Pero algo había cambiado, ya no estaba Spielberg en la dirección sino, por primera vez en las Indianas, otro director, James Mangold, alguien con una carrera muy singular, variada, que incluye unas cuantas películas asombrosas, como por ejemplo Encuentro explosivo (Knight & Day) y Tierra de policías (Copland). Una carrera de desafíos, un director de esos que al revisar los títulos de su filmografía hasta podemos pensar que está sostenida en la idea de no estacionarse en el terreno conocido. Hay que ser muy valiente para descubrirse como el único director que no es Spielberg de una serie de películas como estas, para asomarse como el nuevo ante un personaje de tal prosapia. Mangold representaba una nueva esperanza, aunque el trailer y una cierta “lógica de marca probada” del trailer morigeraban las expectativas. A la vez, llegaban diversos comentarios entre tibios y en contra desde la premiere mundial en Cannes, que en un principio uno podía pensar como malas noticias pero en realidad, bien pensado, eran buenas. Un festival de la intensidad de Cannes suele ofrecer demasiados estímulos e incomodidades como para cansar los ojos y el alma y dejarlos sin chances de apreciar una película como esta, y como otras. Indiana Jones y el dial del destino necesita un público de trayecto menos laberíntico que el de Cannes ante cada función, necesita de un público que idealmente pueda entrar al cine desde la calle, a un cine con puertas vaivén de vidrio primero y luego puertas vaivén de madera, y luego cortinados, etc. Sí, casi no queda de eso en la ciudad y en el mundo, pero al menos cines a los que se pueda ir sin tanto protocolo como en Cannes.

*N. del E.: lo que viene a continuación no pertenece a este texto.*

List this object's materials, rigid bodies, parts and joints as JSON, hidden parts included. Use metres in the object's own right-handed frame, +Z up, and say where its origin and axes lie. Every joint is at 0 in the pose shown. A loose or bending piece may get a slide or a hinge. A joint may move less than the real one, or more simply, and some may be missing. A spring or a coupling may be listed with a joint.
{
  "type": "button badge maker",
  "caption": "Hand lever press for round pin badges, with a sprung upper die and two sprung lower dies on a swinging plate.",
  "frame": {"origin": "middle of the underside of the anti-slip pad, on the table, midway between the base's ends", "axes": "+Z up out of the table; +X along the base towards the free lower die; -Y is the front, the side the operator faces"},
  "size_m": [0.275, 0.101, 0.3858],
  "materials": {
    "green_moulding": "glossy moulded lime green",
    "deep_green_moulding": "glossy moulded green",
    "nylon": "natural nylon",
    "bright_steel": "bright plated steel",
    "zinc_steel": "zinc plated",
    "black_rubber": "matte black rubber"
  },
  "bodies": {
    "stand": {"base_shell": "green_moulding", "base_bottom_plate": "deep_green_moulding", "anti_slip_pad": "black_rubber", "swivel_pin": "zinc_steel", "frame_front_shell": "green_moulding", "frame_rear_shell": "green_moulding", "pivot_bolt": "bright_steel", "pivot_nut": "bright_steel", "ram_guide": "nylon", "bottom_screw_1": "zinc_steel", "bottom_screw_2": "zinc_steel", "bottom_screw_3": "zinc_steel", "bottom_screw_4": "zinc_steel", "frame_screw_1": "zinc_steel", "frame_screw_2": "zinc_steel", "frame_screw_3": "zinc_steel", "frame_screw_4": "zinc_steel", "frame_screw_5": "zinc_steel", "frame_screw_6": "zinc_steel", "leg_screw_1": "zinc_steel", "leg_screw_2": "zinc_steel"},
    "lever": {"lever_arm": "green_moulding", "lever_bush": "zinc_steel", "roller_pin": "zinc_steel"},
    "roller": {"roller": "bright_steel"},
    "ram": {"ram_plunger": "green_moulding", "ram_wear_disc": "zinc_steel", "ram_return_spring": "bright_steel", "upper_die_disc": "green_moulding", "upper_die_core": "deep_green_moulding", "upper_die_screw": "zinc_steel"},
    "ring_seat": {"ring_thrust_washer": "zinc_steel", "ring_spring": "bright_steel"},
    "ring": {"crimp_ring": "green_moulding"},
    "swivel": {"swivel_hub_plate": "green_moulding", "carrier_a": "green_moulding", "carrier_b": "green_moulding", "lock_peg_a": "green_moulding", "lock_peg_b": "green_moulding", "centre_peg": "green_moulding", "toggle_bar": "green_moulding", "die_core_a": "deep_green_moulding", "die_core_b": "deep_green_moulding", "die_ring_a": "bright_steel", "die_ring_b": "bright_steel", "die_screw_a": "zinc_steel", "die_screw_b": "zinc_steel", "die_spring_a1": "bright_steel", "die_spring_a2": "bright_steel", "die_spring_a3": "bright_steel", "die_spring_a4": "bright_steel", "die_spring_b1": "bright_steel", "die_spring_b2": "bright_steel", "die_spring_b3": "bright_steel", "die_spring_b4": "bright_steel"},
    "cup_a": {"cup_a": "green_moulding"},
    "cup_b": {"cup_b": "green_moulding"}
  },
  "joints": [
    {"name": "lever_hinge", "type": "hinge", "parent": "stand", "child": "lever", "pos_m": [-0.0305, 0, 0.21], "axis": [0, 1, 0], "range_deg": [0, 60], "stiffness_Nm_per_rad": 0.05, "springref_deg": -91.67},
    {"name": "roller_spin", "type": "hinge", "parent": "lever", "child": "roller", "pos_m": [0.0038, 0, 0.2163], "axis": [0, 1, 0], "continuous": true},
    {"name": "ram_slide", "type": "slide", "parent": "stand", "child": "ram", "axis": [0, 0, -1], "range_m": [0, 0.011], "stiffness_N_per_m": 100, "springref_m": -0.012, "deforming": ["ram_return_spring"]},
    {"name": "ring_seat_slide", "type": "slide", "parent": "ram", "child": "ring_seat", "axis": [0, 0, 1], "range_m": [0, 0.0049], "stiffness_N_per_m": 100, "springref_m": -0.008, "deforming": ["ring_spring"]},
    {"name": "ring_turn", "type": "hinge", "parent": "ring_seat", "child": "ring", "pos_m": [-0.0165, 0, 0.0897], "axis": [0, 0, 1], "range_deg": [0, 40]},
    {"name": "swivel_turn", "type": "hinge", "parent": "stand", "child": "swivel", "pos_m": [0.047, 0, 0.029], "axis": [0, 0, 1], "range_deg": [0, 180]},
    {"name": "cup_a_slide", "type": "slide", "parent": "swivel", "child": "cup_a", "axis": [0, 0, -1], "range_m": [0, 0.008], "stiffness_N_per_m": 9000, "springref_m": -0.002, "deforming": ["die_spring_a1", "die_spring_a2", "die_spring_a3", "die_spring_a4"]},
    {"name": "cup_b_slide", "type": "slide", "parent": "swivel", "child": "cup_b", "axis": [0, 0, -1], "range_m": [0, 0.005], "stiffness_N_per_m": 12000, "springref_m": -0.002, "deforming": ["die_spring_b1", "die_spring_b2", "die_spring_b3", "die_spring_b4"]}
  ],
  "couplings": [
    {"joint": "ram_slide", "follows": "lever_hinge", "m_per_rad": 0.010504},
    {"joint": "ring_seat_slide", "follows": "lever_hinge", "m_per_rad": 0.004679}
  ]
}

Indiana Jones y el dial del destino necesita espectadores que sepan jugar, que estén interesados en el cine y no en el mundo del cine (David Obarrio dixit), que se dejen llevar por la gran aventura, porque esta película es una gran aventura hecha por mucha gente y comandada por un señor como Mangold, al que se le notan las ganas de hacer estas aventuras. Y de hacerlas con una película que es vertiginosa sin ser apurada, en la que las secuencias jamás se estiran con chicles y pegotes de efectos (el rejuvenecimiento facial no solamente está bien usado sino que, en algo así como una declaración de principios, se usa “de menos” gracias a la cabeza embolsada del protagonista en la primera secuencia), una película que tiene chistes pero están integrados en cada momento de este festival de contundente espíritu de exageración verosímil, una película con actores a los que se les nota el placer de estar ahí, animando un relato con alma y vida, una película de constante inventiva en el brío de la aventura, actual y a la vez orgullosamente clasicista, de las que pueden ser osadas porque saben dónde están paradas, o por dónde están corriendo, o por dónde están nadando, o volando, o saltando o manejando tuc tucs a alta velocidad por calles marroquíes. En esas calles, además, Mangold se da el gusto de terminar una gran cantidad de planos con la presencia de burros o camellos, en toda una declaración de formas y simpatías, de motivos visuales y vitales.